◆ SUPPLIED INFORMATION
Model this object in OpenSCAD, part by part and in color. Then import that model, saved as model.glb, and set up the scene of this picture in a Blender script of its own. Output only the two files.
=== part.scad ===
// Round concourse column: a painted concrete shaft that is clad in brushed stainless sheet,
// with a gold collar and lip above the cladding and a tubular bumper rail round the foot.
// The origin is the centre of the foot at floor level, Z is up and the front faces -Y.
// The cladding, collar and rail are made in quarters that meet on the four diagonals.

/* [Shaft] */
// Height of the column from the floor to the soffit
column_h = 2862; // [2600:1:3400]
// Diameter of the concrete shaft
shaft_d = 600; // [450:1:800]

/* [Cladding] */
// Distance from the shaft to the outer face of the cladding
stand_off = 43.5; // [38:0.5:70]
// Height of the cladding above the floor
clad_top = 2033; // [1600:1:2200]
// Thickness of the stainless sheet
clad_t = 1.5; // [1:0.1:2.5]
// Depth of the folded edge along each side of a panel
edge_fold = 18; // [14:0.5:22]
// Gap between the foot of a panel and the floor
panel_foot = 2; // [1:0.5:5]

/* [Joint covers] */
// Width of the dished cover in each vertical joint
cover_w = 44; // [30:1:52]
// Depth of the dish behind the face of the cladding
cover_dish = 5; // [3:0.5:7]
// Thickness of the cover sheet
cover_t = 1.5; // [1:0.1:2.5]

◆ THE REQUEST
Write out the whole listing again. Match it word for word.

◆ ANSWER TO THE PROBLEM
Model this object in OpenSCAD, part by part and in color. Then import that model, saved as model.glb, and set up the scene of this picture in a Blender script of its own. Output only the two files.
=== part.scad ===
// Round concourse column: a painted concrete shaft that is clad in brushed stainless sheet,
// with a gold collar and lip above the cladding and a tubular bumper rail round the foot.
// The origin is the centre of the foot at floor level, Z is up and the front faces -Y.
// The cladding, collar and rail are made in quarters that meet on the four diagonals.

/* [Shaft] */
// Height of the column from the floor to the soffit
column_h = 2862; // [2600:1:3400]
// Diameter of the concrete shaft
shaft_d = 600; // [450:1:800]

/* [Cladding] */
// Distance from the shaft to the outer face of the cladding
stand_off = 43.5; // [38:0.5:70]
// Height of the cladding above the floor
clad_top = 2033; // [1600:1:2200]
// Thickness of the stainless sheet
clad_t = 1.5; // [1:0.1:2.5]
// Depth of the folded edge along each side of a panel
edge_fold = 18; // [14:0.5:22]
// Gap between the foot of a panel and the floor
panel_foot = 2; // [1:0.5:5]

/* [Joint covers] */
// Width of the dished cover in each vertical joint
cover_w = 44; // [30:1:52]
// Depth of the dish behind the face of the cladding
cover_dish = 5; // [3:0.5:7]
// Thickness of the cover sheet
cover_t = 1.5; // [1:0.1:2.5]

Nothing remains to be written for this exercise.